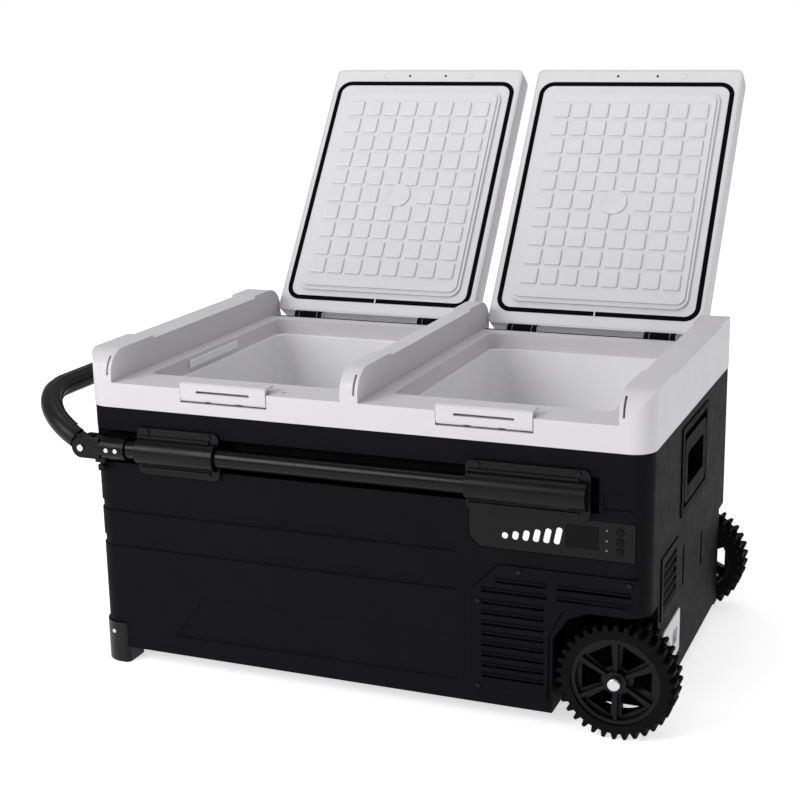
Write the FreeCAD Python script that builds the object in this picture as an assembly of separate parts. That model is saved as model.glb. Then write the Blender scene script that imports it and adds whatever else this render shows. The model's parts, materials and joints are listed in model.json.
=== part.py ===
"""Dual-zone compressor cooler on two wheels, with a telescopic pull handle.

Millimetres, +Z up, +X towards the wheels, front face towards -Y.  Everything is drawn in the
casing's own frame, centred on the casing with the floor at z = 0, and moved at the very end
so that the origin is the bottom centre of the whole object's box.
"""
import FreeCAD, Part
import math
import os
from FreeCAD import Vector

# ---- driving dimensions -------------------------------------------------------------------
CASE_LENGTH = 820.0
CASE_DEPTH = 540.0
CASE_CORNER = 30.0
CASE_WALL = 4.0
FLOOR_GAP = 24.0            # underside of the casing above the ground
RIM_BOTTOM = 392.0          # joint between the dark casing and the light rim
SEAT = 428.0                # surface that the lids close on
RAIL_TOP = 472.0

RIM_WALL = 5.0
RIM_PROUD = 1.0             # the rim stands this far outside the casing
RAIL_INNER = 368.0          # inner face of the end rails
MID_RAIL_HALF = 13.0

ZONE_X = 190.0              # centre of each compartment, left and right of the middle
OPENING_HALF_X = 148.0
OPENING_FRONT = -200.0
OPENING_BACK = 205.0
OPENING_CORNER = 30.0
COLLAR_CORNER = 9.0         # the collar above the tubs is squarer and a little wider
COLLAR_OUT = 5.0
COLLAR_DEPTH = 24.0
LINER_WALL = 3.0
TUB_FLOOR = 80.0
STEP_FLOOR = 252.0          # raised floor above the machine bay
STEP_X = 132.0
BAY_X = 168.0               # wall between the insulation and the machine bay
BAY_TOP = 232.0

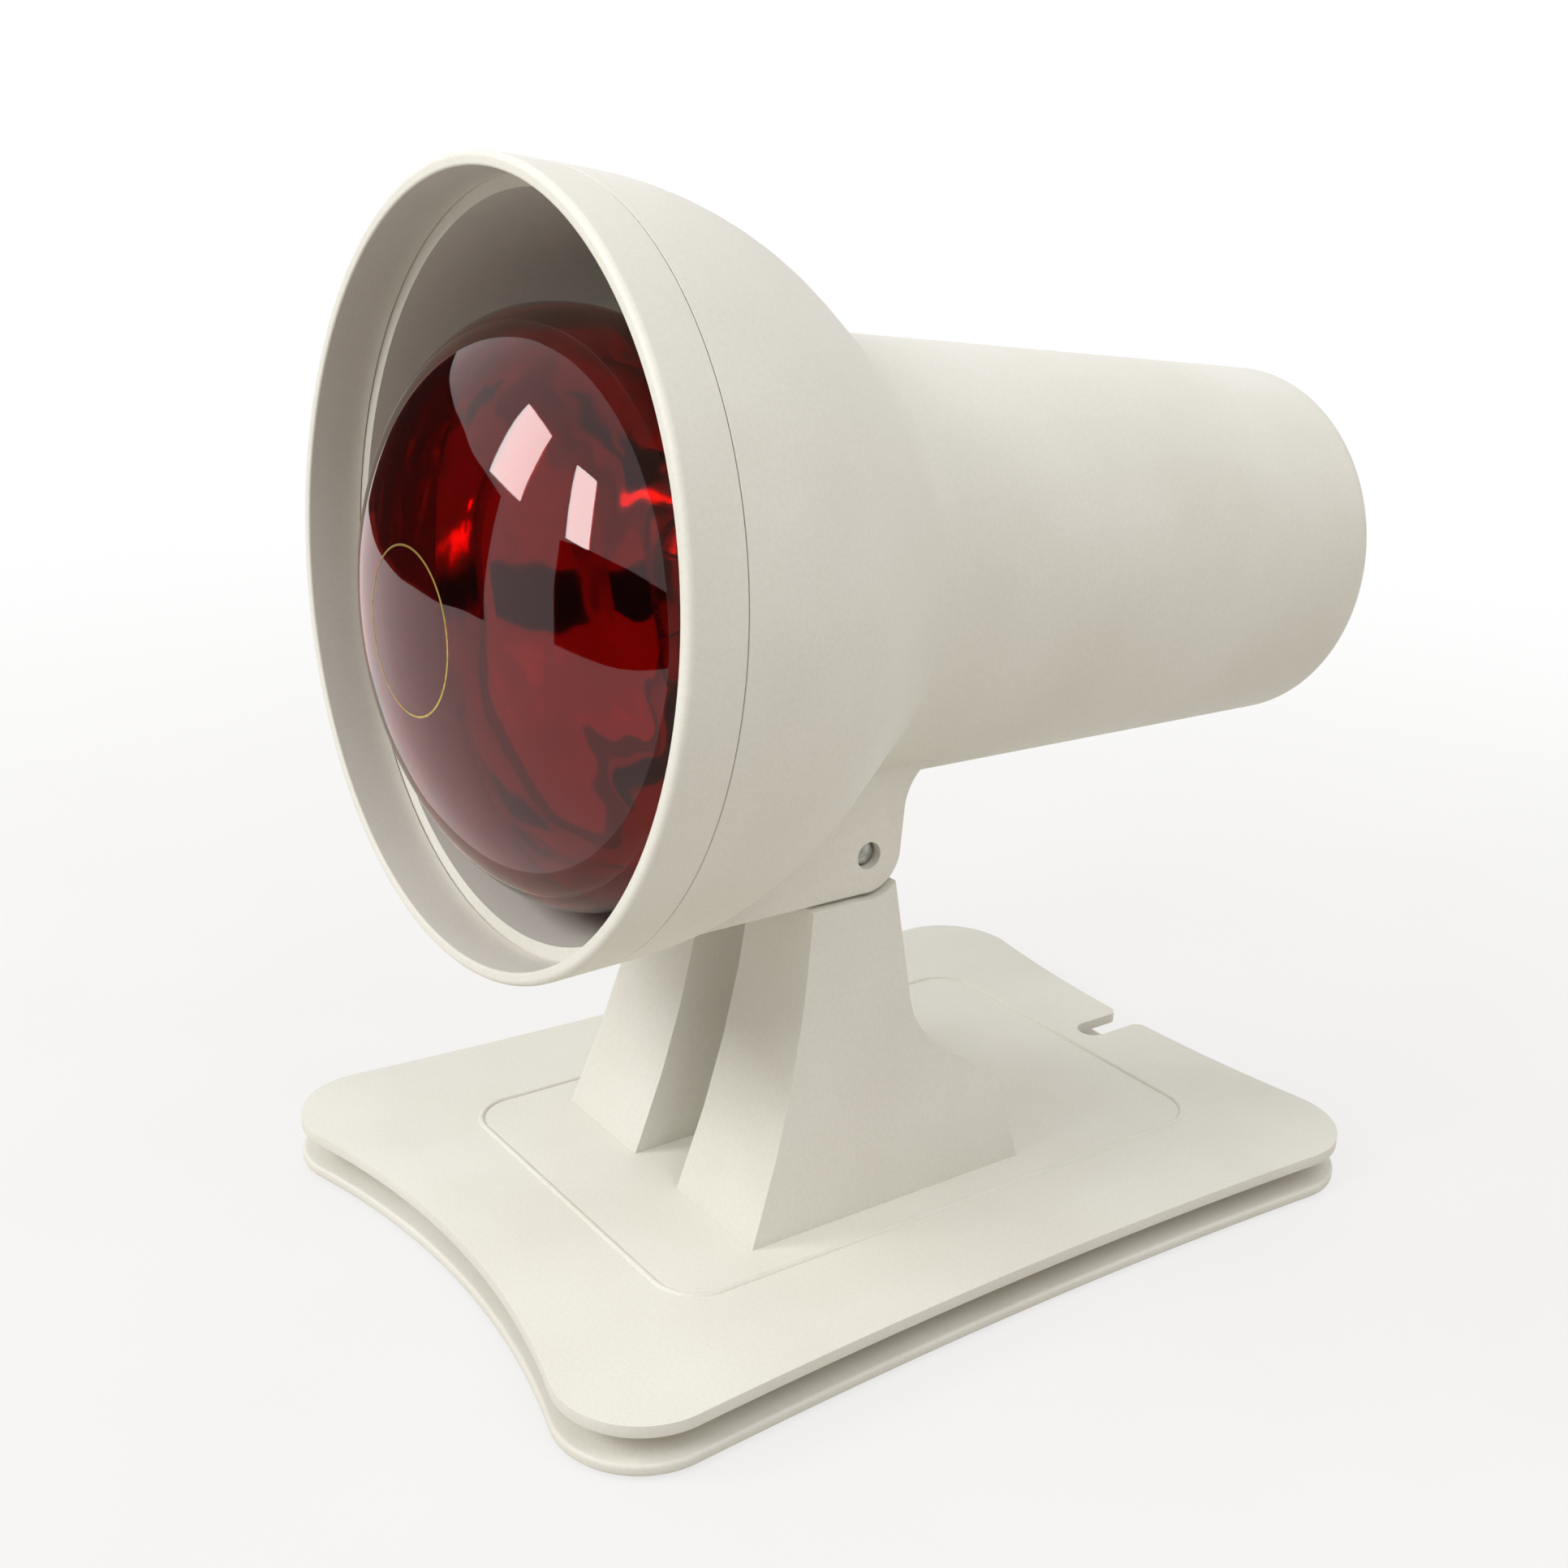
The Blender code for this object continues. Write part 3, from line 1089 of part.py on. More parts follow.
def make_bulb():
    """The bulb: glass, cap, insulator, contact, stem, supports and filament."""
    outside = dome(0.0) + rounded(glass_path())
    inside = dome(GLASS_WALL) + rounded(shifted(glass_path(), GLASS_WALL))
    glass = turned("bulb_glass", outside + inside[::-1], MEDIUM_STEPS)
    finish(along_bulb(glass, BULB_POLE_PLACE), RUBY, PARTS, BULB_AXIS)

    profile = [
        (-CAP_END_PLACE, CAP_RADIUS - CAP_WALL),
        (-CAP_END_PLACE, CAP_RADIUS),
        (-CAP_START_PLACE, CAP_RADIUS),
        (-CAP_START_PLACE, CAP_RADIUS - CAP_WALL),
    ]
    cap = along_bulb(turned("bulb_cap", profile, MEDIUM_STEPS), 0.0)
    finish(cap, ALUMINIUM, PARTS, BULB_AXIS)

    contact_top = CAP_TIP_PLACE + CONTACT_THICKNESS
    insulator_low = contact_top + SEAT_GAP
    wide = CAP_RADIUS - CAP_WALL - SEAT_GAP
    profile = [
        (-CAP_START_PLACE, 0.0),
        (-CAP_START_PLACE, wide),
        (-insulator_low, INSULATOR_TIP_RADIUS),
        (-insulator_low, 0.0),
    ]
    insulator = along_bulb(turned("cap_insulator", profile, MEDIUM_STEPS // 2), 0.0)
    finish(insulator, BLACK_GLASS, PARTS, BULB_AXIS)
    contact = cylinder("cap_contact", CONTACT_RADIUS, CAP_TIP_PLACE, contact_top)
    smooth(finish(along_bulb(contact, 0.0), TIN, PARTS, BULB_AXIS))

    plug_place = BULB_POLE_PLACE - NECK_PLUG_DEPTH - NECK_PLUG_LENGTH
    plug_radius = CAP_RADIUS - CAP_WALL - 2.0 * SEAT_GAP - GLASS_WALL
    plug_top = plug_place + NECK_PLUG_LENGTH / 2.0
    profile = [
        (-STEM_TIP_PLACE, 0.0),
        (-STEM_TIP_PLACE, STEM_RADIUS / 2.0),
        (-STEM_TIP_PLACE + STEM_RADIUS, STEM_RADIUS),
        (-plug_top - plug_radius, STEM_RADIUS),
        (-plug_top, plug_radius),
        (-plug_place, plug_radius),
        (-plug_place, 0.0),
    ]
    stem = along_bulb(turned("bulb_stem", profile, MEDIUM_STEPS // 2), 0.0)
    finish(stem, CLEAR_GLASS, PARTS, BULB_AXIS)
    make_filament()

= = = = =

PROMPT
Repeat all of the records above exactly as written.

THE RESULT
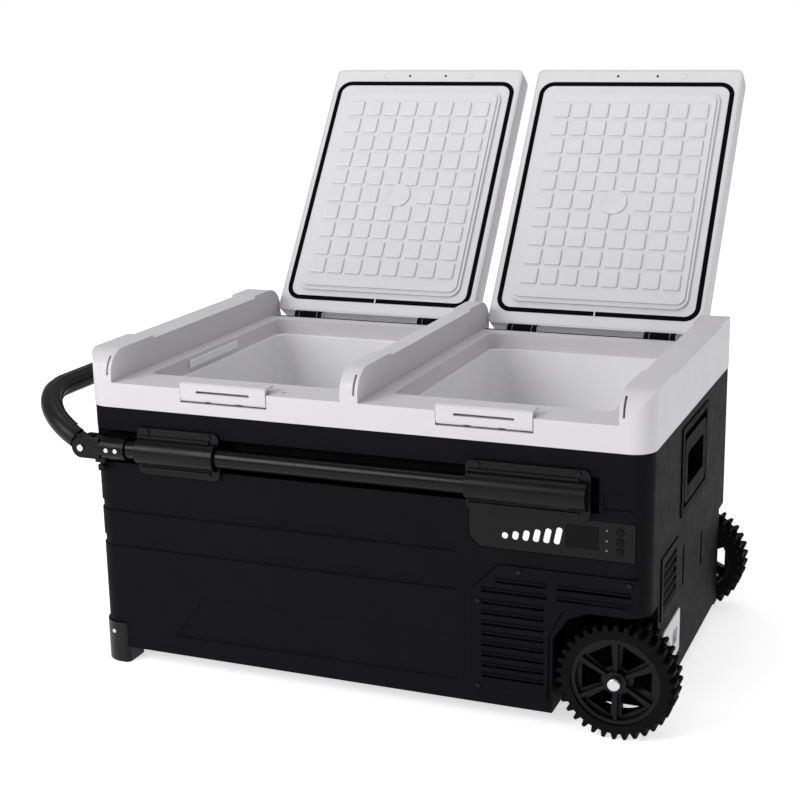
Write the FreeCAD Python script that builds the object in this picture as an assembly of separate parts. That model is saved as model.glb. Then write the Blender scene script that imports it and adds whatever else this render shows. The model's parts, materials and joints are listed in model.json.
=== part.py ===
"""Dual-zone compressor cooler on two wheels, with a telescopic pull handle.

Millimetres, +Z up, +X towards the wheels, front face towards -Y.  Everything is drawn in the
casing's own frame, centred on the casing with the floor at z = 0, and moved at the very end
so that the origin is the bottom centre of the whole object's box.
"""
import FreeCAD, Part
import math
import os
from FreeCAD import Vector

# ---- driving dimensions -------------------------------------------------------------------
CASE_LENGTH = 820.0
CASE_DEPTH = 540.0
CASE_CORNER = 30.0
CASE_WALL = 4.0
FLOOR_GAP = 24.0            # underside of the casing above the ground
RIM_BOTTOM = 392.0          # joint between the dark casing and the light rim
SEAT = 428.0                # surface that the lids close on
RAIL_TOP = 472.0

RIM_WALL = 5.0
RIM_PROUD = 1.0             # the rim stands this far outside the casing
RAIL_INNER = 368.0          # inner face of the end rails
MID_RAIL_HALF = 13.0

ZONE_X = 190.0              # centre of each compartment, left and right of the middle
OPENING_HALF_X = 148.0
OPENING_FRONT = -200.0
OPENING_BACK = 205.0
OPENING_CORNER = 30.0
COLLAR_CORNER = 9.0         # the collar above the tubs is squarer and a little wider
COLLAR_OUT = 5.0
COLLAR_DEPTH = 24.0
LINER_WALL = 3.0
TUB_FLOOR = 80.0
STEP_FLOOR = 252.0          # raised floor above the machine bay
STEP_X = 132.0
BAY_X = 168.0               # wall between the insulation and the machine bay
BAY_TOP = 232.0

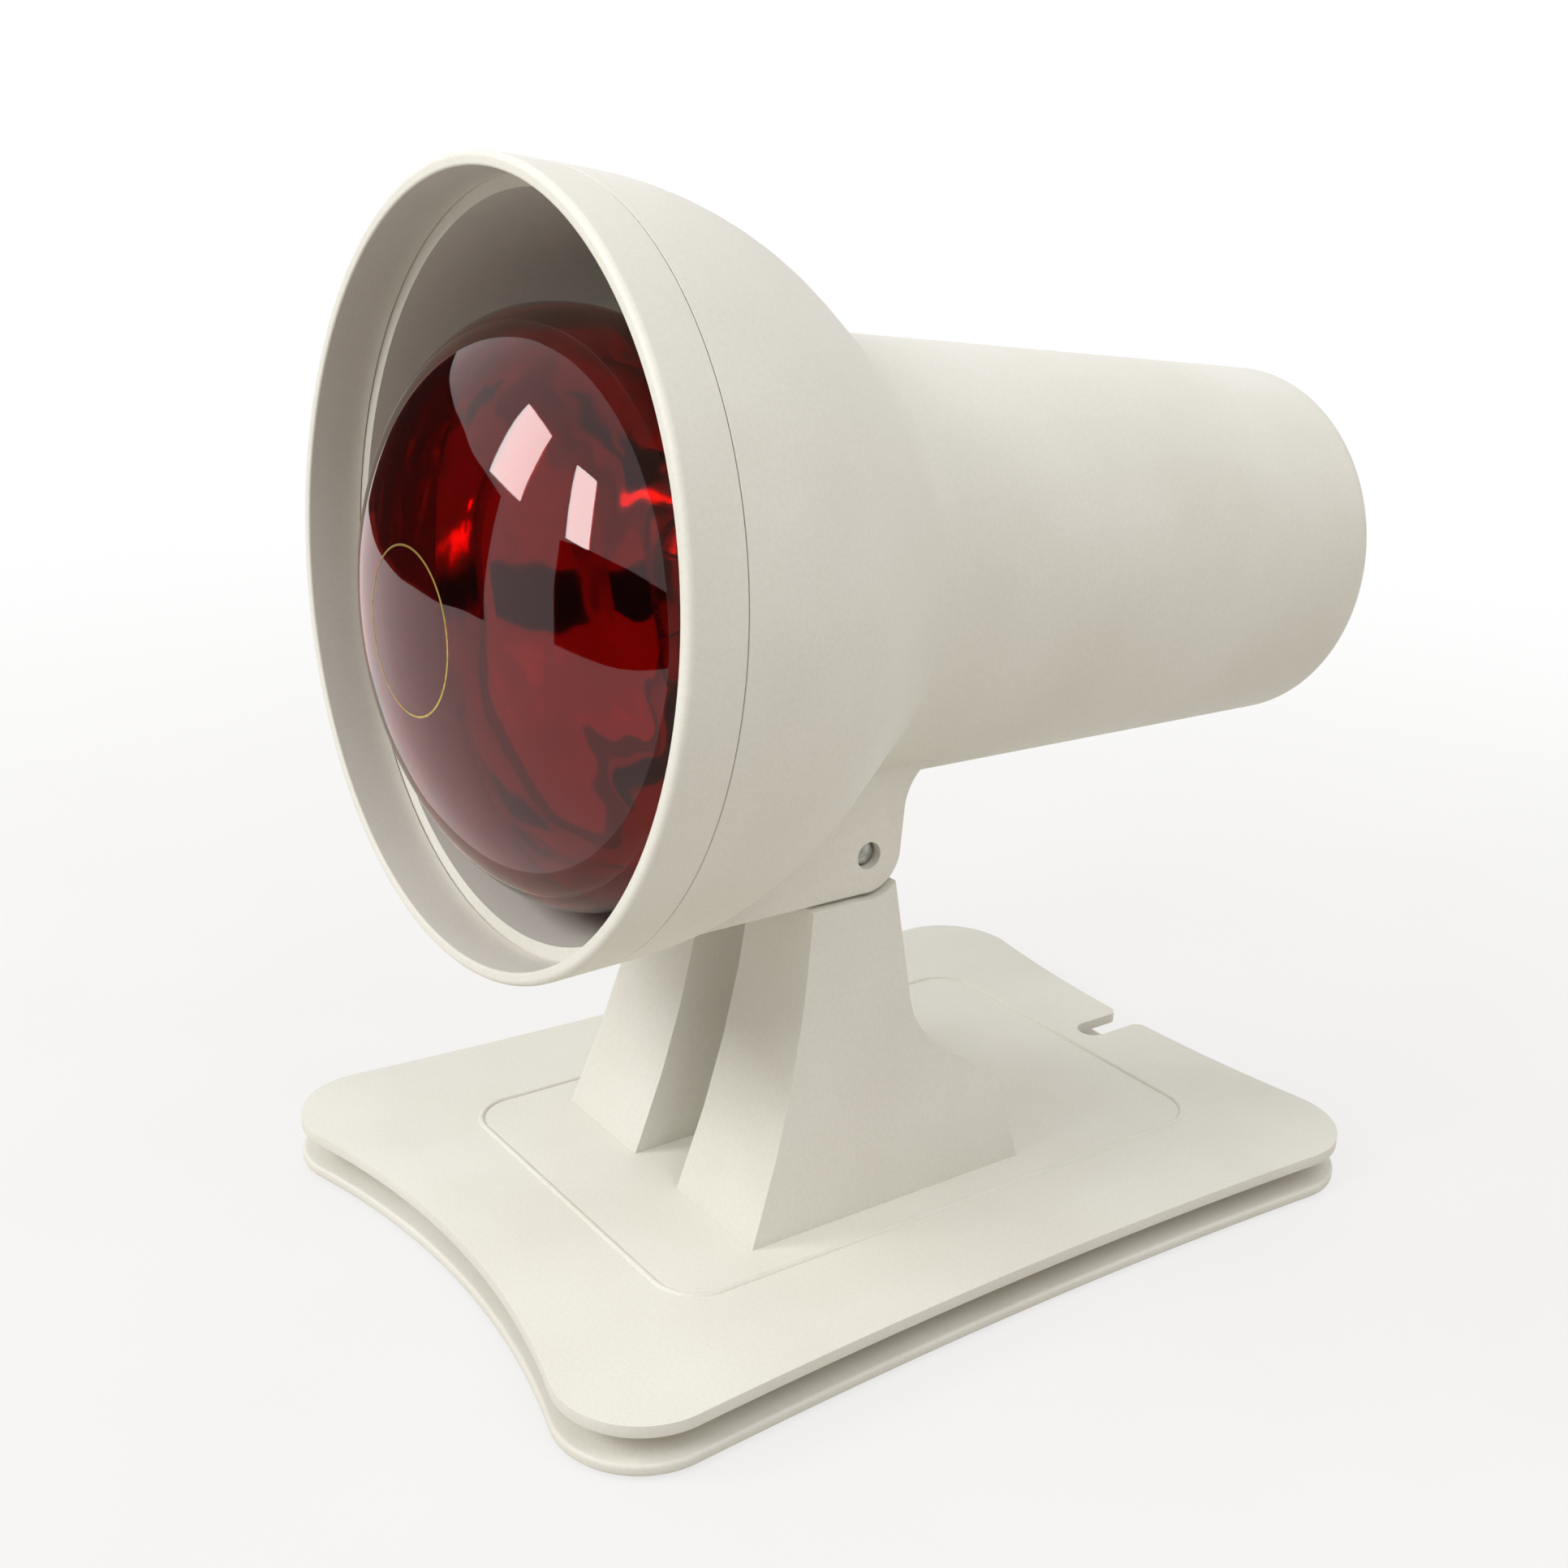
The Blender code for this object continues. Write part 3, from line 1089 of part.py on. More parts follow.
def make_bulb():
    """The bulb: glass, cap, insulator, contact, stem, supports and filament."""
    outside = dome(0.0) + rounded(glass_path())
    inside = dome(GLASS_WALL) + rounded(shifted(glass_path(), GLASS_WALL))
    glass = turned("bulb_glass", outside + inside[::-1], MEDIUM_STEPS)
    finish(along_bulb(glass, BULB_POLE_PLACE), RUBY, PARTS, BULB_AXIS)

    profile = [
        (-CAP_END_PLACE, CAP_RADIUS - CAP_WALL),
        (-CAP_END_PLACE, CAP_RADIUS),
        (-CAP_START_PLACE, CAP_RADIUS),
        (-CAP_START_PLACE, CAP_RADIUS - CAP_WALL),
    ]
    cap = along_bulb(turned("bulb_cap", profile, MEDIUM_STEPS), 0.0)
    finish(cap, ALUMINIUM, PARTS, BULB_AXIS)

    contact_top = CAP_TIP_PLACE + CONTACT_THICKNESS
    insulator_low = contact_top + SEAT_GAP
    wide = CAP_RADIUS - CAP_WALL - SEAT_GAP
    profile = [
        (-CAP_START_PLACE, 0.0),
        (-CAP_START_PLACE, wide),
        (-insulator_low, INSULATOR_TIP_RADIUS),
        (-insulator_low, 0.0),
    ]
    insulator = along_bulb(turned("cap_insulator", profile, MEDIUM_STEPS // 2), 0.0)
    finish(insulator, BLACK_GLASS, PARTS, BULB_AXIS)
    contact = cylinder("cap_contact", CONTACT_RADIUS, CAP_TIP_PLACE, contact_top)
    smooth(finish(along_bulb(contact, 0.0), TIN, PARTS, BULB_AXIS))

    plug_place = BULB_POLE_PLACE - NECK_PLUG_DEPTH - NECK_PLUG_LENGTH
    plug_radius = CAP_RADIUS - CAP_WALL - 2.0 * SEAT_GAP - GLASS_WALL
    plug_top = plug_place + NECK_PLUG_LENGTH / 2.0
    profile = [
        (-STEM_TIP_PLACE, 0.0),
        (-STEM_TIP_PLACE, STEM_RADIUS / 2.0),
        (-STEM_TIP_PLACE + STEM_RADIUS, STEM_RADIUS),
        (-plug_top - plug_radius, STEM_RADIUS),
        (-plug_top, plug_radius),
        (-plug_place, plug_radius),
        (-plug_place, 0.0),
    ]
    stem = along_bulb(turned("bulb_stem", profile, MEDIUM_STEPS // 2), 0.0)
    finish(stem, CLEAR_GLASS, PARTS, BULB_AXIS)
    make_filament()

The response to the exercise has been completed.